Wheat export decision after final crop figures

Post Source: Dawn – Reporter – 05 Mar, 2010 


ISLAMABAD: Federal Minister for Food, Agriculture and Livestock Nazar Muhammad Gondal said here on Thursday that the government would decide on exporting the surplus wheat only after the final assessment report of the current crop that is scheduled to be prepared by April end. The present government would not repeat the faulty and rash decisions of the previous government that caused heavy losses to the country, he said while talking to a delegation of All Pakistan Flour Mills Association (APFMA).

“The recent spell of rains has positively impacted the wheat crop and we hope that the production will see an increase of about 1 million tons,” Gondal said, adding that export of the commodity could not be allowed at the moment as it would be quite risky.

The APFMA had urged the government to allow export of 0.2 million tons of wheat products and give subsidy of $50 per ton to facilitate the export of wheat to Afghanistan.

The association claimed that the requested subsidy is lesser that what the government has to pay to banks in the form of mark-up, in case the government retains the commodity in storages.

The flour millers also requested the government to waive GST and turnover tax on the flour mills so that the commodity is made cheaper.

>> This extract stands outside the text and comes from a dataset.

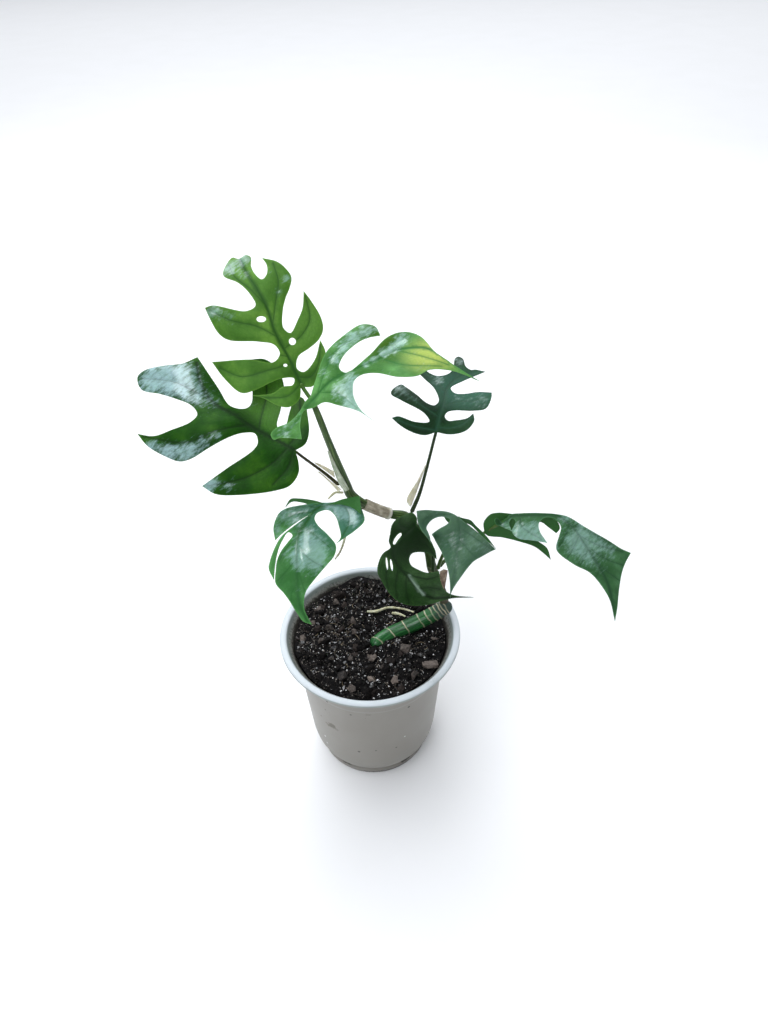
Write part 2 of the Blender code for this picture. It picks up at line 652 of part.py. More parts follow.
LEAF_G = {
    "seat": (33, 2, 228),
    "outline": [
        (0, 2, 1), (6, 2.4), (12, 1.8), (19, 1), (24, -1), (29, -5), (34, -9), (41, -15), (50, -24, 1),
        (47, -25), (40, -28), (34, -31), (25, -41), (20, -49), (19, -54, 1), (19, -42), (18, -34), (15, -24),
        (9, -13, 1), (14, -10), (20, -6.4), (21, -4), (16, -2.2), (10, -4), (6, -9), (7, -12), (9, -19, 1),
        (5.4, -14), (2.4, -10), (0.6, -5)],
    "rib": [(26.6, -3.4), (27.2, -9), (27, -16), (24.6, -26), (22, -38), (19.6, -52)],
    "knots": [(0, 0, 0), (9, -19, -6), (10, -10, -3), (20, 1, -2), (28, -3, 0), (9, -14, 4), (52, -24, -6),
              (22, -50, 10), (30, -28, 6), (20, -34, 8), (40, -34, 4)],
    "more": [
        {"outline": [(24, -2, 1), (30, -3.6), (35, -5), (39, -9), (44, -14), (51, -24, 1), (42, -15),
                     (35, -8.2), (30, -6.6), (26, -7.6), (21, -6.4), (18, -3), (17, 0, 1)],
         "knots": [(17, 0, -2.4), (24, -2, -1.6), (29, -4.4, -2), (36, -5, -9), (50, -21, -9), (54, -25, -8),
                   (21, -6, -7), (40, -12, -13)]}],
    "stalk": [(49.5, 19.0, 161.4), (50.2, 17.2, 169.0), (55.0, 13.6, 191.0), (59, 7, 212)],
    "stalk_radii": [1.4, 1.2, 1.1, 1.0, 1.0, 1.0, 0.8, 0.7],
}
LEAF_H = {
    "seat": (91, 20, 201),
    "outline": [
        (1, 1, 1), (-3, 4.6), (-5, 3), (-4, 0), (-1, -1), (6, -4.6, 1), (5, 1), (7, 4), (9, 2), (6, -5),
        (9, -9), (20, -11), (28, -12.6, 1), (24, -5), (24, 0), (28, 3.6), (34, 3.4), (38, 0), (39, -3),
        (37, -8), (34, -17), (45, -27), (56, -33), (63, -41), (69, -52), (71, -65, 1), (74, -56), (77, -44),
        (82, -32), (90, -22, 1), (83, -19), (75, -14), (56, -3), (45, 4), (37, 6), (26, 7), (14, 7.2),
        (6, 6.4)],
    "rib": [(1, 1.8), (6, 5), (15, 5.6), (26, 5.4), (37, 4.8), (47, -3), (55, -15), (63, -29), (69, -43),
            (71, -62)],
    "knots": [(0, 0, 0), (6, 5, 2), (-6, 0, 5), (7, -5, 8), (14, -10, 10), (31, -12, 12), (24, 8, 2),
              (38, 7, 0), (38, -15, 10), (56, -4, 0), (83, -20, -8), (76, -64, 10), (60, -26, 6),
              (68, -42, 8), (48, -6, 4)],
    "more": [
        {"outline": [(-11, -2), (-11, 2), (-7, 7), (-2, 8), (4, 7.4), (10, 6.6), (20, 6.4), (30, 5), (38, 1),
                     (40, -4), (38, -7, 1), (33, -3), (27, 1), (20, -1), (20, -7), (26, -12), (32, -17),
                     (34, -25, 1), (29, -20), (24, -16), (13, -12), (2, -9), (-9, -7)],
         "knots": [(0, 6, 0), (12, 6, 1.6), (26, 6, 1.4), (-11, 0, -6), (-8, -6, -8), (12, -10, -10),
                   (30, -14, -9), (34, -24, -6), (26, 1, -3), (38, -4, -4)]}],
    "stalk": [(50.35, 23.3, 158.7), (54.8, 24.4, 164.2), (65, 25, 172.5), (81, 24, 190.5)],
    "stalk_radii": [1.4, 1.2, 1.1, 1.1, 1.1, 1.0, 1.0, 0.9, 0.8, 0.7],
}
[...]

Iqbal Daud later told Dawn that the association had asked the government to maintain equal rates of wheat supply for Balochistan and NWFP. The rate for NWFP is still Rs300 lower than the one applied for Balochistan.

Mr Gondal assured the delegation that the government will consider its proposals in future policies.

About the waiver of GST and turnover tax, the minister said that the issue will be taken up with concerned quarters and in the next meeting of the federal cabinet.

Meanwhile, the UN Food and Agriculture Organisation (FAO) in its new report on ‘Crop Prospects and Food Situation’ pointed out that wheat price in Pakistan has been rising in recent months in spite of relatively good production gathered in early 2009, possibly reflecting concerns over the uncertainty of the anticipated 2010 Rabi harvest.